--- begin ---

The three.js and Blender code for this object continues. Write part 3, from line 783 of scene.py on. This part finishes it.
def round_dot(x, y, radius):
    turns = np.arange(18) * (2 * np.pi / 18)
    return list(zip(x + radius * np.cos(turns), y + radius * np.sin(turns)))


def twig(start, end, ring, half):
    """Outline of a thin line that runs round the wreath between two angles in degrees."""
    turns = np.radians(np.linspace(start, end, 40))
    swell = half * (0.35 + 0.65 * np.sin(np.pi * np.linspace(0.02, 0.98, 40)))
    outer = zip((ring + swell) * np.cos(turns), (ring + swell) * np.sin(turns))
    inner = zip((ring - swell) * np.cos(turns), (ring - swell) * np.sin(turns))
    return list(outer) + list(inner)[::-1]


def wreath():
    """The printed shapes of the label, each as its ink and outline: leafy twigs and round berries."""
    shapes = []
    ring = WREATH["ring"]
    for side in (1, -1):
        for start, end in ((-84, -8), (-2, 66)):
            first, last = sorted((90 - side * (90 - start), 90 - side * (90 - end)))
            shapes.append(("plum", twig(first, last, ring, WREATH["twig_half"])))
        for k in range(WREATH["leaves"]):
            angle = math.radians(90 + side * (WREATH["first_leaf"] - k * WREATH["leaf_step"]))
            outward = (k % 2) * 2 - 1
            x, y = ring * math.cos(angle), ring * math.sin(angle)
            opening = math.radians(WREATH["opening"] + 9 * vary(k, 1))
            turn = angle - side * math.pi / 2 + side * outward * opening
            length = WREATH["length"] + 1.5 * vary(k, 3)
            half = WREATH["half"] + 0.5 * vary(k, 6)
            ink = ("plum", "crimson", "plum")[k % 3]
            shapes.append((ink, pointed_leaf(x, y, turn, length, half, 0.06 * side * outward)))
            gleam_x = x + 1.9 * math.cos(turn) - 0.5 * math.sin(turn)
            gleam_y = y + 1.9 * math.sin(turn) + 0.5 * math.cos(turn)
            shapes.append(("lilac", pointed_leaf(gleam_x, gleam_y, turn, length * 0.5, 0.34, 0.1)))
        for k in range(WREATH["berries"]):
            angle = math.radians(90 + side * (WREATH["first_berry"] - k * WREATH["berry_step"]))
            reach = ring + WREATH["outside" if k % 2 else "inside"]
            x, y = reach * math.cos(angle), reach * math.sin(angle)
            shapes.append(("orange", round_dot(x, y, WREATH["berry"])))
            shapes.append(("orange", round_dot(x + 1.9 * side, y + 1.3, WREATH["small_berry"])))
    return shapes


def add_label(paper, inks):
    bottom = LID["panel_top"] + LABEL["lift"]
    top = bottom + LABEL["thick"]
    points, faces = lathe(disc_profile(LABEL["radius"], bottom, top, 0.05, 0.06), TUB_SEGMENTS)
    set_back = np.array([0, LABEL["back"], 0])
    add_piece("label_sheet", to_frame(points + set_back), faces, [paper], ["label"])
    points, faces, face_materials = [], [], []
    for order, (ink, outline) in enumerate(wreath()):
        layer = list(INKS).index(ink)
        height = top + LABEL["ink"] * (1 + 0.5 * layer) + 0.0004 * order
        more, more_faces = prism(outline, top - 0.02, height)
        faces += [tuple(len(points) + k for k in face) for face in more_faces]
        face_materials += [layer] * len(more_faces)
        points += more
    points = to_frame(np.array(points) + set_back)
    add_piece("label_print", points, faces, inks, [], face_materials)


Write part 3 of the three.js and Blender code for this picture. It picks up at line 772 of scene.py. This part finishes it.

--- end ---

§ EXERCISE AIM
Reproduce all of the data exactly as given.

§ COMPLETE ANSWER
The three.js and Blender code for this object continues. Write part 3, from line 783 of scene.py on. This part finishes it.
def round_dot(x, y, radius):
    turns = np.arange(18) * (2 * np.pi / 18)
    return list(zip(x + radius * np.cos(turns), y + radius * np.sin(turns)))


def twig(start, end, ring, half):
    """Outline of a thin line that runs round the wreath between two angles in degrees."""
    turns = np.radians(np.linspace(start, end, 40))
    swell = half * (0.35 + 0.65 * np.sin(np.pi * np.linspace(0.02, 0.98, 40)))
    outer = zip((ring + swell) * np.cos(turns), (ring + swell) * np.sin(turns))
    inner = zip((ring - swell) * np.cos(turns), (ring - swell) * np.sin(turns))
    return list(outer) + list(inner)[::-1]


def wreath():
    """The printed shapes of the label, each as its ink and outline: leafy twigs and round berries."""
    shapes = []
    ring = WREATH["ring"]
    for side in (1, -1):
        for start, end in ((-84, -8), (-2, 66)):
            first, last = sorted((90 - side * (90 - start), 90 - side * (90 - end)))
            shapes.append(("plum", twig(first, last, ring, WREATH["twig_half"])))
        for k in range(WREATH["leaves"]):
            angle = math.radians(90 + side * (WREATH["first_leaf"] - k * WREATH["leaf_step"]))
            outward = (k % 2) * 2 - 1
            x, y = ring * math.cos(angle), ring * math.sin(angle)
            opening = math.radians(WREATH["opening"] + 9 * vary(k, 1))
            turn = angle - side * math.pi / 2 + side * outward * opening
            length = WREATH["length"] + 1.5 * vary(k, 3)
            half = WREATH["half"] + 0.5 * vary(k, 6)
            ink = ("plum", "crimson", "plum")[k % 3]
            shapes.append((ink, pointed_leaf(x, y, turn, length, half, 0.06 * side * outward)))
            gleam_x = x + 1.9 * math.cos(turn) - 0.5 * math.sin(turn)
            gleam_y = y + 1.9 * math.sin(turn) + 0.5 * math.cos(turn)
            shapes.append(("lilac", pointed_leaf(gleam_x, gleam_y, turn, length * 0.5, 0.34, 0.1)))
        for k in range(WREATH["berries"]):
            angle = math.radians(90 + side * (WREATH["first_berry"] - k * WREATH["berry_step"]))
            reach = ring + WREATH["outside" if k % 2 else "inside"]
            x, y = reach * math.cos(angle), reach * math.sin(angle)
            shapes.append(("orange", round_dot(x, y, WREATH["berry"])))
            shapes.append(("orange", round_dot(x + 1.9 * side, y + 1.3, WREATH["small_berry"])))
    return shapes


def add_label(paper, inks):
    bottom = LID["panel_top"] + LABEL["lift"]
    top = bottom + LABEL["thick"]
    points, faces = lathe(disc_profile(LABEL["radius"], bottom, top, 0.05, 0.06), TUB_SEGMENTS)
    set_back = np.array([0, LABEL["back"], 0])
    add_piece("label_sheet", to_frame(points + set_back), faces, [paper], ["label"])
    points, faces, face_materials = [], [], []
    for order, (ink, outline) in enumerate(wreath()):
        layer = list(INKS).index(ink)
        height = top + LABEL["ink"] * (1 + 0.5 * layer) + 0.0004 * order
        more, more_faces = prism(outline, top - 0.02, height)
        faces += [tuple(len(points) + k for k in face) for face in more_faces]
        face_materials += [layer] * len(more_faces)
        points += more
    points = to_frame(np.array(points) + set_back)
    add_piece("label_print", points, faces, inks, [], face_materials)


Write part 3 of the three.js and Blender code for this picture. It picks up at line 772 of scene.py. This part finishes it.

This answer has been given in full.